Freemasons Never Revulge
FREEMASONS NEVER REVULGE
Bill Whelan
2024 04 16
Moses Bursey went to Carbonear from his home in Old Perlican to join the sealing fleet. The year was probably 1873, or thereabouts. He was 18 years of age. He wanted to go sealing again. Amongst the fine fleet in Carbonear harbor was the brig Thomas Ridley, a pure sailing vessel, not a steamship. Bursey saw Captain William Taylor at his home and asked to be taken on for the trip. Captain Taylor gave him breakfast and signed him on. Moses Bursey was a very promising young man, it seems. He carried all before him.

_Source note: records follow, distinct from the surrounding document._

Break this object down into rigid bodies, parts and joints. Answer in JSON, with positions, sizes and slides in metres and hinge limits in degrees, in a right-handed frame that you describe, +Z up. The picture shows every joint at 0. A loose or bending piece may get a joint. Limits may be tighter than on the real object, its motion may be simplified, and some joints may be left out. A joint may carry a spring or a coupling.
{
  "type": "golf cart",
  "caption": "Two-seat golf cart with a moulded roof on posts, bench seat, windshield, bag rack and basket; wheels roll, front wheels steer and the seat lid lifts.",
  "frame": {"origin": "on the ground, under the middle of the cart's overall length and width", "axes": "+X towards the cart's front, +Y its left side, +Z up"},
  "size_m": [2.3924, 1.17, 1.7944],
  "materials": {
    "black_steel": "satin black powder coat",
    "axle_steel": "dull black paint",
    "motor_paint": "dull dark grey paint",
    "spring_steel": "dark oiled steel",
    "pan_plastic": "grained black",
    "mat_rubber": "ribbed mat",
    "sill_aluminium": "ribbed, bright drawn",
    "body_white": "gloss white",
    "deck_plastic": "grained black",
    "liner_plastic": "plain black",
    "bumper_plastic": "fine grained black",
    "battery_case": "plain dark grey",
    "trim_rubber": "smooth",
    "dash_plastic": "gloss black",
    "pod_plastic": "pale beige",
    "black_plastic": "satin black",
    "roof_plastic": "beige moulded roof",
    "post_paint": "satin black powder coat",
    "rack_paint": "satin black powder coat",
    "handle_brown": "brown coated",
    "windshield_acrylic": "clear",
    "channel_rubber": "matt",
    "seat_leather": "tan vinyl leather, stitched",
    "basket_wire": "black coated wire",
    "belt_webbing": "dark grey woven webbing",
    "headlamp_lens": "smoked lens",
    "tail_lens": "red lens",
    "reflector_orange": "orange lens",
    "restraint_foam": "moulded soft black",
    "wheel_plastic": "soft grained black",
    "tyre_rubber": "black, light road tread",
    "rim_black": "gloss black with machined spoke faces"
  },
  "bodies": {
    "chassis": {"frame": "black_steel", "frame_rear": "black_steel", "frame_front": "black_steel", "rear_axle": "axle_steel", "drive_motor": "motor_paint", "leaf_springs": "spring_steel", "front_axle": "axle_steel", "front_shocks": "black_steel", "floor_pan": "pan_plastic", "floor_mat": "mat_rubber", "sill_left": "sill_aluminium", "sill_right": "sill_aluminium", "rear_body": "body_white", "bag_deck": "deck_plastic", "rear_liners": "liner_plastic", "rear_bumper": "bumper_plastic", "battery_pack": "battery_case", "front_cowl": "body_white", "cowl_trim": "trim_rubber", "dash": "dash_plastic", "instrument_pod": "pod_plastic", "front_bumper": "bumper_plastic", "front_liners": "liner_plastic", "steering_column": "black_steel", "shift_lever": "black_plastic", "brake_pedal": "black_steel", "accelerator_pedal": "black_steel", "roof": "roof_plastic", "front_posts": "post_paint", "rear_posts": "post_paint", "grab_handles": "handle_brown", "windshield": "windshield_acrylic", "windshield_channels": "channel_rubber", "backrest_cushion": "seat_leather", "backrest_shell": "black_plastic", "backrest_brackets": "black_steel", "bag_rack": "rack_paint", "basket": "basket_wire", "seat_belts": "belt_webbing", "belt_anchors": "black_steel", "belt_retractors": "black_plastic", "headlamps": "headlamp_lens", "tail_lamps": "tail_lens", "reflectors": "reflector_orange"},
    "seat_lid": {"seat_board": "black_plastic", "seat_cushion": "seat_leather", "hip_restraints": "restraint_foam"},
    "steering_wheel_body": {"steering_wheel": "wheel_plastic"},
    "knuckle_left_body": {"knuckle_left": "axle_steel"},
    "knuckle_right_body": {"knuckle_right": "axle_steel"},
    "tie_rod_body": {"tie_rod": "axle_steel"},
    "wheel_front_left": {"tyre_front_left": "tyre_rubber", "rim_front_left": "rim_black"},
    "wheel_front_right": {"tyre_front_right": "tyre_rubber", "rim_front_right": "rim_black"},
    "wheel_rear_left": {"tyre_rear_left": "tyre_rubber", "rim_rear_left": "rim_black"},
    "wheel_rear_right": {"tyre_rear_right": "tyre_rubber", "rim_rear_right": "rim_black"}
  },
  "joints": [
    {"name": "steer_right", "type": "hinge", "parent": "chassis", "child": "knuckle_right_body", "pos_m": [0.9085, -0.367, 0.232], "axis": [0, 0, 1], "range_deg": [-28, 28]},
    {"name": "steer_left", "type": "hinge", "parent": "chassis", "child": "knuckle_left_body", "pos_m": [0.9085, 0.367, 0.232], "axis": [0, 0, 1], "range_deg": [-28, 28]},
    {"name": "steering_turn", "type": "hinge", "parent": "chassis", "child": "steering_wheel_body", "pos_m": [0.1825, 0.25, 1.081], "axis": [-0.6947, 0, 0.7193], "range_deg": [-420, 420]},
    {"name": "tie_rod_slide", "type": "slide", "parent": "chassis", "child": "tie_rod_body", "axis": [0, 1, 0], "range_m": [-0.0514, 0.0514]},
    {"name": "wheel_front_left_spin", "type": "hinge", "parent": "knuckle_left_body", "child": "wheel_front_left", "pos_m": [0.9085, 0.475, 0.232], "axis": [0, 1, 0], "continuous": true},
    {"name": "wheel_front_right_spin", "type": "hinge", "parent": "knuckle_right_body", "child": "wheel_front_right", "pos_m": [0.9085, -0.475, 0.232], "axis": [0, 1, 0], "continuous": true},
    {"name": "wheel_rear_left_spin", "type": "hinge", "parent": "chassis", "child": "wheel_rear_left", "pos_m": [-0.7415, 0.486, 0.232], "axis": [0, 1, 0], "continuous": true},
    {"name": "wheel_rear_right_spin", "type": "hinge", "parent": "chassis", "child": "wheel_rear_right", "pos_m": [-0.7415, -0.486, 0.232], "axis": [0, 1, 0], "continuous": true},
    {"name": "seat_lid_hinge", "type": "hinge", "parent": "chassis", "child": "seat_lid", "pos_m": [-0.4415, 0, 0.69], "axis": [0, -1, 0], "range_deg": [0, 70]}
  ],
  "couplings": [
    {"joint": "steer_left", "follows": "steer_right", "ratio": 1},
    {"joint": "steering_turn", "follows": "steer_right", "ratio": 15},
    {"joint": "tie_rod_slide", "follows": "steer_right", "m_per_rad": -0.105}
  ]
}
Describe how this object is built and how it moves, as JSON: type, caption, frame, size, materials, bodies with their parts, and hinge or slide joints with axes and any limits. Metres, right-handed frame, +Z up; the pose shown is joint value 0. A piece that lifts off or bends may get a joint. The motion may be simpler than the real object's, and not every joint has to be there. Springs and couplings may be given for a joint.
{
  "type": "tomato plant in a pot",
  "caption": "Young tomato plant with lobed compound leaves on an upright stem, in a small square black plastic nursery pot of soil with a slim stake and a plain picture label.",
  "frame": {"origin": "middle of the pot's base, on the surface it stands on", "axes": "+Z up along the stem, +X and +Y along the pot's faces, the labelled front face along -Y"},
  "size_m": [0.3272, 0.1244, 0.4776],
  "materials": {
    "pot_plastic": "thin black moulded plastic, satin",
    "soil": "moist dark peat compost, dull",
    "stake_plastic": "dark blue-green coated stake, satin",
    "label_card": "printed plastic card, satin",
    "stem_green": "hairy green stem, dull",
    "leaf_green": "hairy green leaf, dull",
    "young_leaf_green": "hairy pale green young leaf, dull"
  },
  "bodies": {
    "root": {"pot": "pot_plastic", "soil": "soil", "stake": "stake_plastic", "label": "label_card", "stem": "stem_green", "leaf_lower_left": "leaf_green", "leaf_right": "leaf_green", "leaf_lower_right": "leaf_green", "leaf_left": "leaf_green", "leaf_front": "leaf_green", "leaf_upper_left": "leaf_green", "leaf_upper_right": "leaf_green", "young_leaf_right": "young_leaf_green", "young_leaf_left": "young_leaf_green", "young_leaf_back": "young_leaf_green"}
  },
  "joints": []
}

Then he went to the ship’s owners for his crop. This was a pair of deck boots, an oil-skin jacket, 3 yards of canvas to make a jumper, and a pair of eye-goggles to prevent snow-blindness .
They sailed from Carbonear on the 5th of March with a favorable southwest breeze. Crowds alongshore waved goodbye. There was much to eat that first day out, lots of bread and coffee. There was also the preparation of salt pork and duff for next day’s dinner. Young Bursey was cheered by this. Three Master Watches picked men in turn that first day. Bursey was proud to be picked early, in preference to others.
The Ridley brig had fine weather for the first week but then became beset in the ice when the wind came up from the ENE and pushed the ice onto the shore. The vessel drifted south with the ice, helpless, in stormy weather. The men soon realized that it was a gone spring. They had missed their chance at the seals, who had by now taken to the water. It was then they decided to form a secret society. They asked Bursey whether he would like to join the Freemasons. He says he replied: “No, I never intend to.” He was told then that he would be compelled to join and must be prepared to be initiated that night.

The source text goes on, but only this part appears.